**Challenge**
Output the material below in its entirety, exactly as given.

# Data shown start

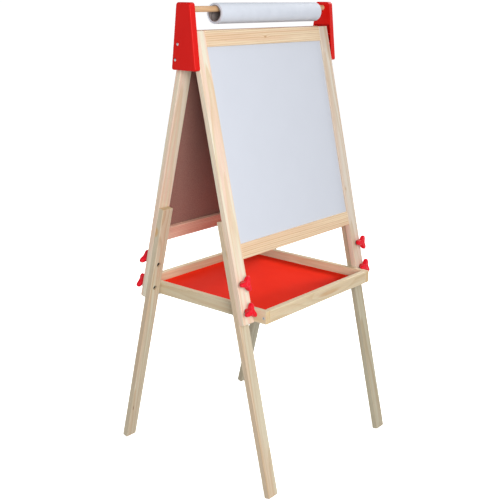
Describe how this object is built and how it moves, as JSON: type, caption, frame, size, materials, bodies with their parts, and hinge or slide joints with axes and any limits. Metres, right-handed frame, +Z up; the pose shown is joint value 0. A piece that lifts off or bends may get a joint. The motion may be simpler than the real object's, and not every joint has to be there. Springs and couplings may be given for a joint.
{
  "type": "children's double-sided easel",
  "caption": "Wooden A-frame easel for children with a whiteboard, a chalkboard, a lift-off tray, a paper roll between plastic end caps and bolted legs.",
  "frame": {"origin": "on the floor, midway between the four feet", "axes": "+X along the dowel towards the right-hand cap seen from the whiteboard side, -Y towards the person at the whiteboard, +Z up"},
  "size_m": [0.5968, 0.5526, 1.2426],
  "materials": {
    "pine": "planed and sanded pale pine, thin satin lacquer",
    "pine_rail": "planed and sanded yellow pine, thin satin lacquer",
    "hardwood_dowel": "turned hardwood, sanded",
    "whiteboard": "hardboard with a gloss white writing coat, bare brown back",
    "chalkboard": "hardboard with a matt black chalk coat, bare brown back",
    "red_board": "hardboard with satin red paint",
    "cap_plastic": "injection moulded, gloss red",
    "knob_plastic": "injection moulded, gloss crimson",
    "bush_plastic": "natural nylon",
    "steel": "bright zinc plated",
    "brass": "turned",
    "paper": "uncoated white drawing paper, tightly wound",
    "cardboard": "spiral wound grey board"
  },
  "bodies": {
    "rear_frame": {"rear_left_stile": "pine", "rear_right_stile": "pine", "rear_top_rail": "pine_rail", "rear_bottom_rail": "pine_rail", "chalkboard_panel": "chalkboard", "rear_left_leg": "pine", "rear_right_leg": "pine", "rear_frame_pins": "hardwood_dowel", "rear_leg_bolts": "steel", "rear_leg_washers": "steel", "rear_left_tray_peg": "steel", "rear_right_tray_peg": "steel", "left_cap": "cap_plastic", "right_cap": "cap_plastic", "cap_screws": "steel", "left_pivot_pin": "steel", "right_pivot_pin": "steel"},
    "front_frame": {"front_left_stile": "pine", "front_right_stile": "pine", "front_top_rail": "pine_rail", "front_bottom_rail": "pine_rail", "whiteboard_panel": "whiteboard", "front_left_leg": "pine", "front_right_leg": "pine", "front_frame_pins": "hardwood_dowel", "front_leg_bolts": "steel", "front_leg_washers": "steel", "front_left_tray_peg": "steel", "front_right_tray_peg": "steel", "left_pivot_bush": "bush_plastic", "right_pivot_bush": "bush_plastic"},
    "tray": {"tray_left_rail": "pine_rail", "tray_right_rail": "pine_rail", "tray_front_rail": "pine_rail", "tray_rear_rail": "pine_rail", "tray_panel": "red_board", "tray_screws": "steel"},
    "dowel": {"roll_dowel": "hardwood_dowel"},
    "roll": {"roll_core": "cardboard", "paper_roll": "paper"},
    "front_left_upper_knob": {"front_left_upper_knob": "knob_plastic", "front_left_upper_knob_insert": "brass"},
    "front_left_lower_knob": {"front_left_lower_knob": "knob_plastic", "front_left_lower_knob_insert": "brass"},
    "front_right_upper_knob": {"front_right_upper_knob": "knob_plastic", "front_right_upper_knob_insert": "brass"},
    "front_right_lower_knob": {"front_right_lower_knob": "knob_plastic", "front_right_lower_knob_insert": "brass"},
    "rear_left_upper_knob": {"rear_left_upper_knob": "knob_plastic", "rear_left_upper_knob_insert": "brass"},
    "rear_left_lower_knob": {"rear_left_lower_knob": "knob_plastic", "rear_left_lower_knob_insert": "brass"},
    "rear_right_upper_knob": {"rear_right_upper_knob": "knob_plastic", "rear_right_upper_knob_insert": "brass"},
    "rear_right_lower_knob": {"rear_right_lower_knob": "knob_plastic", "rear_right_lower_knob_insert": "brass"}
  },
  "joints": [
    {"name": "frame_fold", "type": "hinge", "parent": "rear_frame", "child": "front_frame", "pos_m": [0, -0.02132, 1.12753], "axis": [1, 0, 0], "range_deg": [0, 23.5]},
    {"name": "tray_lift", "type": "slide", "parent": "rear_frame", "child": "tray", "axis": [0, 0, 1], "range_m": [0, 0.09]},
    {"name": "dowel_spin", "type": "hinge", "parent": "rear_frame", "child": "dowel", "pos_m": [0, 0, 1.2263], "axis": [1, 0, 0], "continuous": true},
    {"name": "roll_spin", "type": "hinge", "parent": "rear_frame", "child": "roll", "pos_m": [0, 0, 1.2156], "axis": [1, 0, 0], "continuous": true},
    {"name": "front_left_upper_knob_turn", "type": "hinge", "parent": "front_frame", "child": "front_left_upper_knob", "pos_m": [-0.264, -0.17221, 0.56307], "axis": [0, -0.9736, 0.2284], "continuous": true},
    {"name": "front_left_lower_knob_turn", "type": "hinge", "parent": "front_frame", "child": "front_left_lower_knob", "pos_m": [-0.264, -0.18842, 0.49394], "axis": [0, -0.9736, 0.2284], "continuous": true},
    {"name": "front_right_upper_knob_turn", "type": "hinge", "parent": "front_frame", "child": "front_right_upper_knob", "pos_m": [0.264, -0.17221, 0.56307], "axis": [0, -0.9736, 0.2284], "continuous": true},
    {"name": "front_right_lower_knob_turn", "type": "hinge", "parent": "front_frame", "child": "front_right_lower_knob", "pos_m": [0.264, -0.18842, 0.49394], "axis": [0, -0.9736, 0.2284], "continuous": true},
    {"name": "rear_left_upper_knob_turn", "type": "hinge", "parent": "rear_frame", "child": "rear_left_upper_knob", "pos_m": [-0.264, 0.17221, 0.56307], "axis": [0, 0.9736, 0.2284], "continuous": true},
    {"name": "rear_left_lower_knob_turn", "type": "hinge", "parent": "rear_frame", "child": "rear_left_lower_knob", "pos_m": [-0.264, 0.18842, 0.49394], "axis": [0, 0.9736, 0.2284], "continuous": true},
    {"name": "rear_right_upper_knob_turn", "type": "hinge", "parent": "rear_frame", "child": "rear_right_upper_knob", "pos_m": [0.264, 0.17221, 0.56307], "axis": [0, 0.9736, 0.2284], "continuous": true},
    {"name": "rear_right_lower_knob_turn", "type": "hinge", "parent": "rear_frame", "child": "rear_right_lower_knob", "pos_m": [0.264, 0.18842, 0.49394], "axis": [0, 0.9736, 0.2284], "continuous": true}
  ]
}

# Data shown end

**Full output**
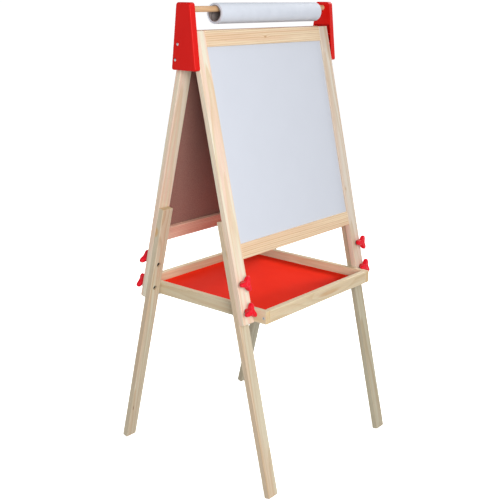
Describe how this object is built and how it moves, as JSON: type, caption, frame, size, materials, bodies with their parts, and hinge or slide joints with axes and any limits. Metres, right-handed frame, +Z up; the pose shown is joint value 0. A piece that lifts off or bends may get a joint. The motion may be simpler than the real object's, and not every joint has to be there. Springs and couplings may be given for a joint.
{
  "type": "children's double-sided easel",
  "caption": "Wooden A-frame easel for children with a whiteboard, a chalkboard, a lift-off tray, a paper roll between plastic end caps and bolted legs.",
  "frame": {"origin": "on the floor, midway between the four feet", "axes": "+X along the dowel towards the right-hand cap seen from the whiteboard side, -Y towards the person at the whiteboard, +Z up"},
  "size_m": [0.5968, 0.5526, 1.2426],
  "materials": {
    "pine": "planed and sanded pale pine, thin satin lacquer",
    "pine_rail": "planed and sanded yellow pine, thin satin lacquer",
    "hardwood_dowel": "turned hardwood, sanded",
    "whiteboard": "hardboard with a gloss white writing coat, bare brown back",
    "chalkboard": "hardboard with a matt black chalk coat, bare brown back",
    "red_board": "hardboard with satin red paint",
    "cap_plastic": "injection moulded, gloss red",
    "knob_plastic": "injection moulded, gloss crimson",
    "bush_plastic": "natural nylon",
    "steel": "bright zinc plated",
    "brass": "turned",
    "paper": "uncoated white drawing paper, tightly wound",
    "cardboard": "spiral wound grey board"
  },
  "bodies": {
    "rear_frame": {"rear_left_stile": "pine", "rear_right_stile": "pine", "rear_top_rail": "pine_rail", "rear_bottom_rail": "pine_rail", "chalkboard_panel": "chalkboard", "rear_left_leg": "pine", "rear_right_leg": "pine", "rear_frame_pins": "hardwood_dowel", "rear_leg_bolts": "steel", "rear_leg_washers": "steel", "rear_left_tray_peg": "steel", "rear_right_tray_peg": "steel", "left_cap": "cap_plastic", "right_cap": "cap_plastic", "cap_screws": "steel", "left_pivot_pin": "steel", "right_pivot_pin": "steel"},
    "front_frame": {"front_left_stile": "pine", "front_right_stile": "pine", "front_top_rail": "pine_rail", "front_bottom_rail": "pine_rail", "whiteboard_panel": "whiteboard", "front_left_leg": "pine", "front_right_leg": "pine", "front_frame_pins": "hardwood_dowel", "front_leg_bolts": "steel", "front_leg_washers": "steel", "front_left_tray_peg": "steel", "front_right_tray_peg": "steel", "left_pivot_bush": "bush_plastic", "right_pivot_bush": "bush_plastic"},
    "tray": {"tray_left_rail": "pine_rail", "tray_right_rail": "pine_rail", "tray_front_rail": "pine_rail", "tray_rear_rail": "pine_rail", "tray_panel": "red_board", "tray_screws": "steel"},
    "dowel": {"roll_dowel": "hardwood_dowel"},
    "roll": {"roll_core": "cardboard", "paper_roll": "paper"},
    "front_left_upper_knob": {"front_left_upper_knob": "knob_plastic", "front_left_upper_knob_insert": "brass"},
    "front_left_lower_knob": {"front_left_lower_knob": "knob_plastic", "front_left_lower_knob_insert": "brass"},
    "front_right_upper_knob": {"front_right_upper_knob": "knob_plastic", "front_right_upper_knob_insert": "brass"},
    "front_right_lower_knob": {"front_right_lower_knob": "knob_plastic", "front_right_lower_knob_insert": "brass"},
    "rear_left_upper_knob": {"rear_left_upper_knob": "knob_plastic", "rear_left_upper_knob_insert": "brass"},
    "rear_left_lower_knob": {"rear_left_lower_knob": "knob_plastic", "rear_left_lower_knob_insert": "brass"},
    "rear_right_upper_knob": {"rear_right_upper_knob": "knob_plastic", "rear_right_upper_knob_insert": "brass"},
    "rear_right_lower_knob": {"rear_right_lower_knob": "knob_plastic", "rear_right_lower_knob_insert": "brass"}
  },
  "joints": [
    {"name": "frame_fold", "type": "hinge", "parent": "rear_frame", "child": "front_frame", "pos_m": [0, -0.02132, 1.12753], "axis": [1, 0, 0], "range_deg": [0, 23.5]},
    {"name": "tray_lift", "type": "slide", "parent": "rear_frame", "child": "tray", "axis": [0, 0, 1], "range_m": [0, 0.09]},
    {"name": "dowel_spin", "type": "hinge", "parent": "rear_frame", "child": "dowel", "pos_m": [0, 0, 1.2263], "axis": [1, 0, 0], "continuous": true},
    {"name": "roll_spin", "type": "hinge", "parent": "rear_frame", "child": "roll", "pos_m": [0, 0, 1.2156], "axis": [1, 0, 0], "continuous": true},
    {"name": "front_left_upper_knob_turn", "type": "hinge", "parent": "front_frame", "child": "front_left_upper_knob", "pos_m": [-0.264, -0.17221, 0.56307], "axis": [0, -0.9736, 0.2284], "continuous": true},
    {"name": "front_left_lower_knob_turn", "type": "hinge", "parent": "front_frame", "child": "front_left_lower_knob", "pos_m": [-0.264, -0.18842, 0.49394], "axis": [0, -0.9736, 0.2284], "continuous": true},
    {"name": "front_right_upper_knob_turn", "type": "hinge", "parent": "front_frame", "child": "front_right_upper_knob", "pos_m": [0.264, -0.17221, 0.56307], "axis": [0, -0.9736, 0.2284], "continuous": true},
    {"name": "front_right_lower_knob_turn", "type": "hinge", "parent": "front_frame", "child": "front_right_lower_knob", "pos_m": [0.264, -0.18842, 0.49394], "axis": [0, -0.9736, 0.2284], "continuous": true},
    {"name": "rear_left_upper_knob_turn", "type": "hinge", "parent": "rear_frame", "child": "rear_left_upper_knob", "pos_m": [-0.264, 0.17221, 0.56307], "axis": [0, 0.9736, 0.2284], "continuous": true},
    {"name": "rear_left_lower_knob_turn", "type": "hinge", "parent": "rear_frame", "child": "rear_left_lower_knob", "pos_m": [-0.264, 0.18842, 0.49394], "axis": [0, 0.9736, 0.2284], "continuous": true},
    {"name": "rear_right_upper_knob_turn", "type": "hinge", "parent": "rear_frame", "child": "rear_right_upper_knob", "pos_m": [0.264, 0.17221, 0.56307], "axis": [0, 0.9736, 0.2284], "continuous": true},
    {"name": "rear_right_lower_knob_turn", "type": "hinge", "parent": "rear_frame", "child": "rear_right_lower_knob", "pos_m": [0.264, 0.18842, 0.49394], "axis": [0, 0.9736, 0.2284], "continuous": true}
  ]
}